**What you are asked to do:** Using the listing below, extract each line that has the word "axes" in it.

**Supplied information:**
==============================

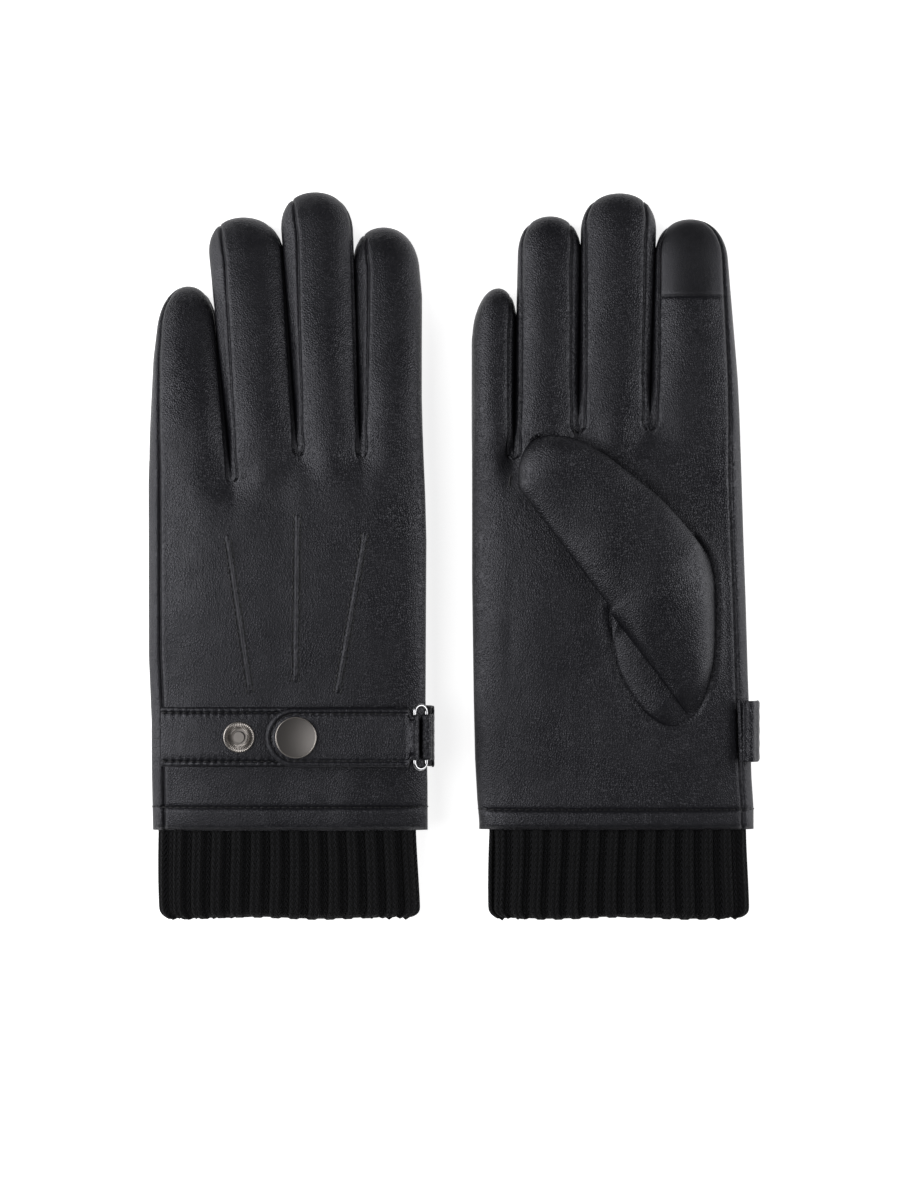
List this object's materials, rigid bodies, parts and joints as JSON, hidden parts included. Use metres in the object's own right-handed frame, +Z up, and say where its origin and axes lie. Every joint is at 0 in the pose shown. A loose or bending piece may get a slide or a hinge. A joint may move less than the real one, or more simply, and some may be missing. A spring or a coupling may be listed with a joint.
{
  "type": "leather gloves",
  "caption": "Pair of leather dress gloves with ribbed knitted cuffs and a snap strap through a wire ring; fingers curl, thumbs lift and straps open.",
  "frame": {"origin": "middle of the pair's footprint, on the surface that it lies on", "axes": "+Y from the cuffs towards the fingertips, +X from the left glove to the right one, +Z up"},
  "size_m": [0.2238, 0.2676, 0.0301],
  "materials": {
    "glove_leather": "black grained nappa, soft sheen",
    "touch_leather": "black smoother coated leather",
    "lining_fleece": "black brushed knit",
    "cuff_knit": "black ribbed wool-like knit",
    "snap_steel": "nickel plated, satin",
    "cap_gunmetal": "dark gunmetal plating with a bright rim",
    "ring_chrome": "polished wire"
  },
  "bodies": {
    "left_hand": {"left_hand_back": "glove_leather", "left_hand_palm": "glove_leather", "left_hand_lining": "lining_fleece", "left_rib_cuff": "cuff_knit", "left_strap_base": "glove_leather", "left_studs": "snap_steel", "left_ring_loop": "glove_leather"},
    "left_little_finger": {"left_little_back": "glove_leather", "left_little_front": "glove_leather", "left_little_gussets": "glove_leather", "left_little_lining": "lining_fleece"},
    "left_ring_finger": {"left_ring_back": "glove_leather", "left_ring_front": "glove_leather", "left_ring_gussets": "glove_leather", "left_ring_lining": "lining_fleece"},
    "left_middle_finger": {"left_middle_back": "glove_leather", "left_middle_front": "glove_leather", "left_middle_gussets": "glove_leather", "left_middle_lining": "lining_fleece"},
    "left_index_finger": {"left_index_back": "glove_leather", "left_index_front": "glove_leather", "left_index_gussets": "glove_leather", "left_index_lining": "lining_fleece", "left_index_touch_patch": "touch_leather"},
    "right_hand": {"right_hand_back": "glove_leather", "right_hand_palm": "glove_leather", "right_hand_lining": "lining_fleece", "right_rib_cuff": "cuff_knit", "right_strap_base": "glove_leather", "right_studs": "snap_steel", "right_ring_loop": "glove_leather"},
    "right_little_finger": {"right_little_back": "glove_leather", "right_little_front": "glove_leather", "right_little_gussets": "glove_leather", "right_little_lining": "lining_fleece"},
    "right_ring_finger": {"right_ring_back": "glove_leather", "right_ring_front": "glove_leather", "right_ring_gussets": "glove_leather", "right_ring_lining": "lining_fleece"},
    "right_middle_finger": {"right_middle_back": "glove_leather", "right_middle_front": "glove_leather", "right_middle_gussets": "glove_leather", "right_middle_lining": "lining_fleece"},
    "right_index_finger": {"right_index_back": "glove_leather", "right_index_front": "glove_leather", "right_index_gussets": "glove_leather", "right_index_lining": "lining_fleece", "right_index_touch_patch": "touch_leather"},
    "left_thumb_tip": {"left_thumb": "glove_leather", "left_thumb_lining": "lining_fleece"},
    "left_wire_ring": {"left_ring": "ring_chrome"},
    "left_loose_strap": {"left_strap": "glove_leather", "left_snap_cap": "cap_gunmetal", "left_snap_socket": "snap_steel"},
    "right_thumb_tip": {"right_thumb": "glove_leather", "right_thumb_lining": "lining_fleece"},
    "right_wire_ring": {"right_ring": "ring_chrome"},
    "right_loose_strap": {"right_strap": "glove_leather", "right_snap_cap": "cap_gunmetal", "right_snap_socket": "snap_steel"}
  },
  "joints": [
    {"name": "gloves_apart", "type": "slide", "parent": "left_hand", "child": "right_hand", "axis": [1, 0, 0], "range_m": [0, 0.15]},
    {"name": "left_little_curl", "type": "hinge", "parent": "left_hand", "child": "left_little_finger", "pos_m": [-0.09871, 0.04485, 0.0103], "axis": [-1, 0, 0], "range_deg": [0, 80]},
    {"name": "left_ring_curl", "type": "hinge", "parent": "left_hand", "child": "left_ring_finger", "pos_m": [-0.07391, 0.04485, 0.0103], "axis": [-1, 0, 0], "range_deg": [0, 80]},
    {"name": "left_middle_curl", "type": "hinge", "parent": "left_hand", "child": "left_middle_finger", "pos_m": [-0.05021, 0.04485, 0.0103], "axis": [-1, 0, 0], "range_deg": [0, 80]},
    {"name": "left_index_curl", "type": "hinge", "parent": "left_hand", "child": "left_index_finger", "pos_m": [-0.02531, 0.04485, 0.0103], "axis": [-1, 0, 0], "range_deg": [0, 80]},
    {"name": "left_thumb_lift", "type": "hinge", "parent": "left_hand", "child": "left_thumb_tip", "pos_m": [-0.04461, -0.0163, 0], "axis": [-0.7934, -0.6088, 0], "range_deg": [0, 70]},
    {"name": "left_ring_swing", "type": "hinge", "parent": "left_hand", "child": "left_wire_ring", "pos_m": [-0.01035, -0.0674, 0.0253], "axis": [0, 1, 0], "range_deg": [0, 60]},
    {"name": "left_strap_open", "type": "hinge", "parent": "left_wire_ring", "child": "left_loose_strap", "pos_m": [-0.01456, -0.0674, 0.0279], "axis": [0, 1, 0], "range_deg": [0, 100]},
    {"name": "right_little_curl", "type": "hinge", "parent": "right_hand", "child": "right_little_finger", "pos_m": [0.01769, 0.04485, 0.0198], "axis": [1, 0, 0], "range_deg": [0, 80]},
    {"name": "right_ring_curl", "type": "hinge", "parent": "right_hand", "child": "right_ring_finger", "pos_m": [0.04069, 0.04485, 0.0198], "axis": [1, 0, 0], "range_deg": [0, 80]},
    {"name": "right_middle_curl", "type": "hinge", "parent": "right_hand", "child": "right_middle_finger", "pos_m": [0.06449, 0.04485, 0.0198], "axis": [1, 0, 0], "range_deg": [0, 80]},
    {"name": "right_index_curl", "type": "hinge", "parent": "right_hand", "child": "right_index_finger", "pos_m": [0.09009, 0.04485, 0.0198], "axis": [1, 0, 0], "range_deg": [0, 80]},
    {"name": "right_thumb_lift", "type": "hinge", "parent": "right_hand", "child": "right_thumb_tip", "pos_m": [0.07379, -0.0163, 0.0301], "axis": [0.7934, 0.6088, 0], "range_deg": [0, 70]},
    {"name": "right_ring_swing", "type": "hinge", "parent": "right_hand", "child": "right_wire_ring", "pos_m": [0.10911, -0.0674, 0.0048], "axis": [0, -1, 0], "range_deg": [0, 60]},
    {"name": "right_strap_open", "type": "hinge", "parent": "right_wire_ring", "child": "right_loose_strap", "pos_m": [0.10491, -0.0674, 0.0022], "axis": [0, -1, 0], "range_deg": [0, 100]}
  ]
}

==============================

**Exercise response:**
List this object's materials, rigid bodies, parts and joints as JSON, hidden parts included. Use metres in the object's own right-handed frame, +Z up, and say where its origin and axes lie. Every joint is at 0 in the pose shown. A loose or bending piece may get a slide or a hinge. A joint may move less than the real one, or more simply, and some may be missing. A spring or a coupling may be listed with a joint.
  "frame": {"origin": "middle of the pair's footprint, on the surface that it lies on", "axes": "+Y from the cuffs towards the fingertips, +X from the left glove to the right one, +Z up"},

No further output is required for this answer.